Am 30. November 2022 nahm das US-Außenministerium die Komoren in seine besondere Beobachtungsliste (Special Watch List) auf. Grund dafür ist, dass der Inselstaat an „besonders schweren Verstößen gegen die Religionsfreiheit“ beteiligt ist bzw. diese toleriert.
Perspektiven für die Religionsfreiheit
Obwohl die Gleichheit aller Bürger in der komorischen Verfassung verankert ist, sind nicht sunnitische Muslime in ihrer Religionsfreiheit auf den Komoren eingeschränkt. Als zumeist ausländische Staatsangehörige müssen sie ihre Gottesdienste in Privaträumen abhalten und sind zur Selbstzensur in der Öffentlichkeit gezwungen. Die dem sunnitischen Islam eingeräumte Sonderstellung und geltende Blasphemie- und Apostasie-Gesetze haben dazu geführt, dass sunnitische Muslime einen höheren rechtlichen und sozialen Status genießen. Offene Feindseligkeiten gegenüber bestimmten Gemeinschaften sind dabei ein Problem.

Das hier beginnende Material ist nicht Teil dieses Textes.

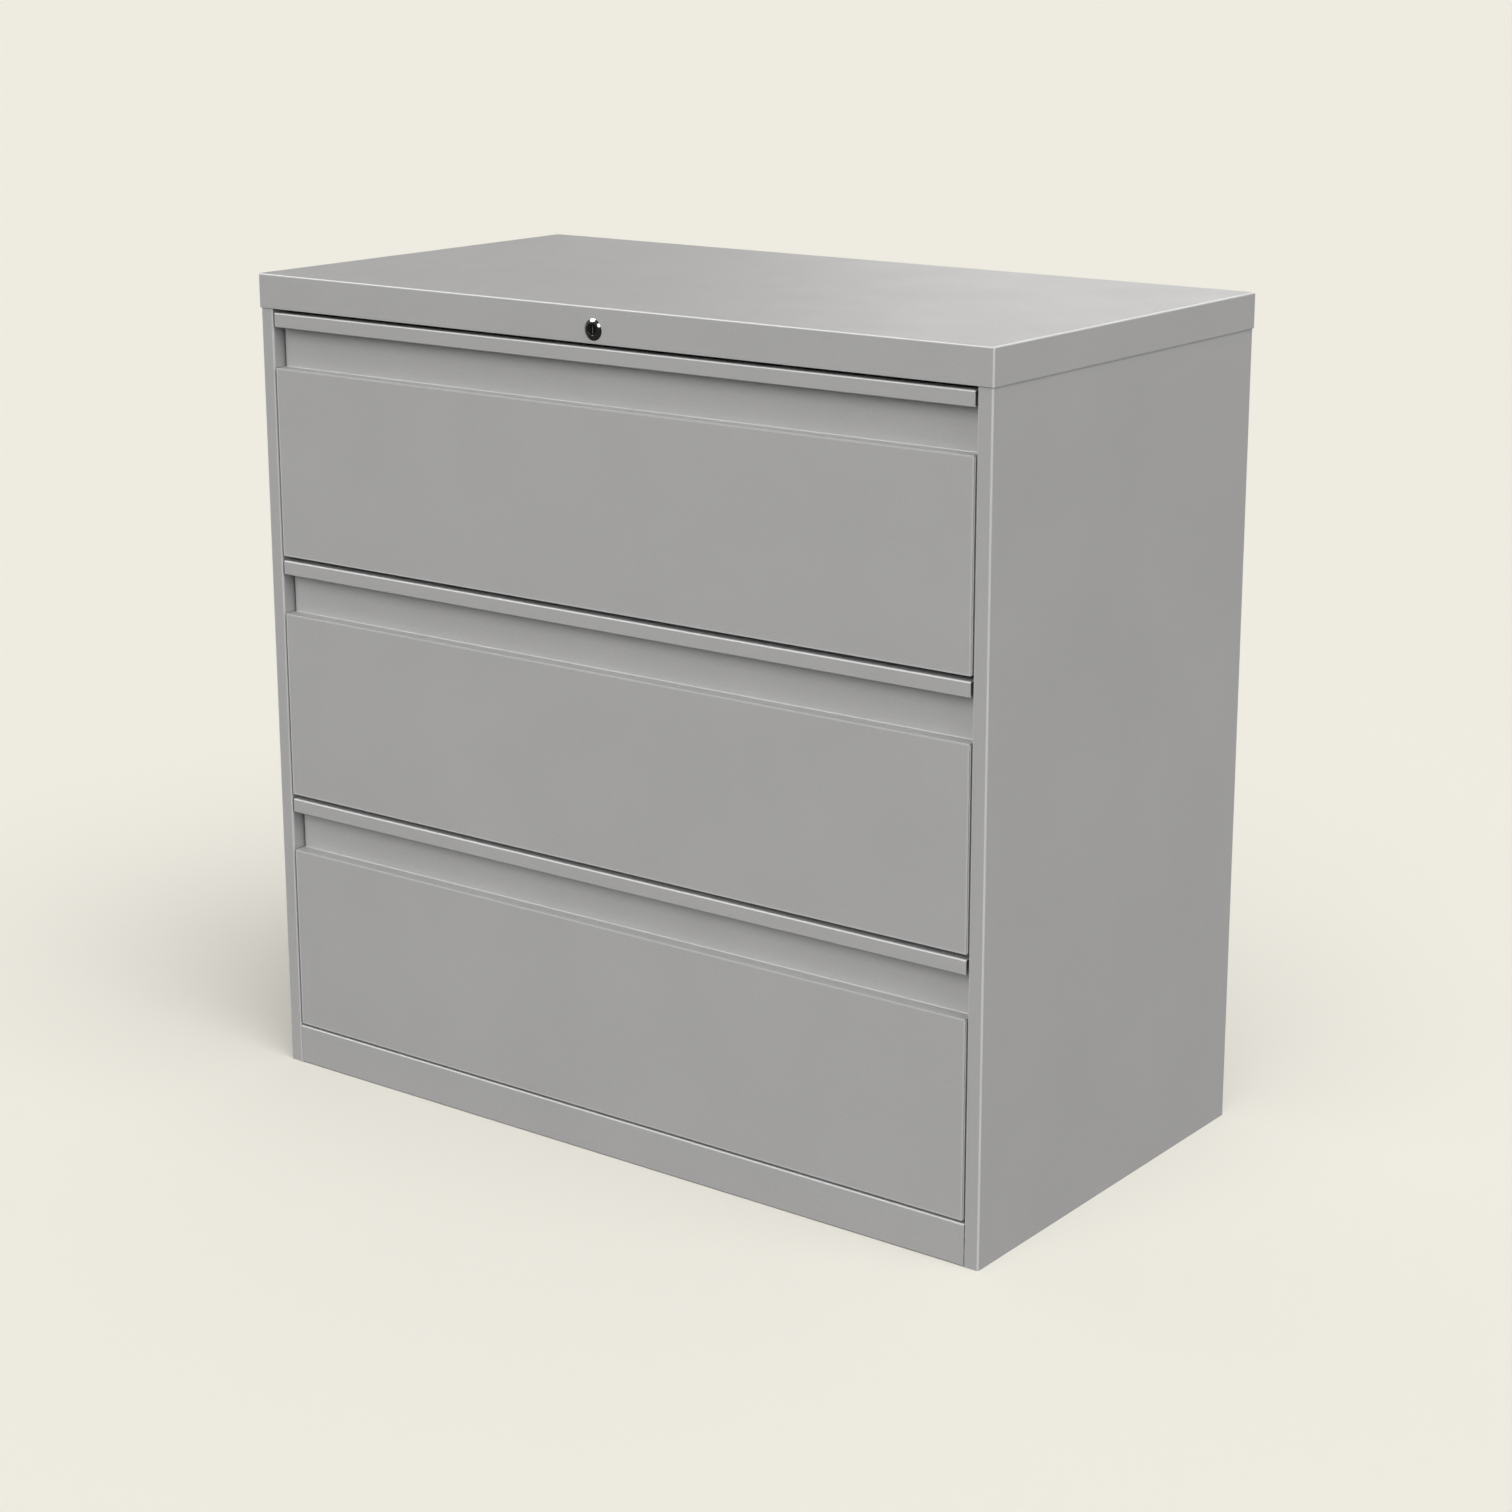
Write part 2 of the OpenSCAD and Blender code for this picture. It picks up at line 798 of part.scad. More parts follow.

Das Land läuft zudem Gefahr, von einem transnationalen Dschihadismus vereinnahmt zu werden. So gab es in der Vergangenheit etliche Komorer, die Al-Qaida beigetreten sind. Darüber hinaus findet derzeit in Nordmosambik, gerade einmal 300 Kilometer von der Inselgruppe entfernt, ein Dschihad-Aufstand statt. Deshalb sollte im Blick behalten werden, dass auch die Komoren für islamistische Gewalt anfällig sind. Das Land leidet unter politischer Instabilität, einer strukturschwachen Wirtschaft, großer Armut, unkontrollierter Inflation, weit verbreiteter Korruption, Menschenhandel und illegaler Einwanderung (vor allem nach Mayotte). Deshalb besteht Grund zur Annahme, dass unruhige Zeiten bevorstehen.
Angesichts dieser Lage sind die Perspektiven für die Religionsfreiheit auf den Komoren negativ.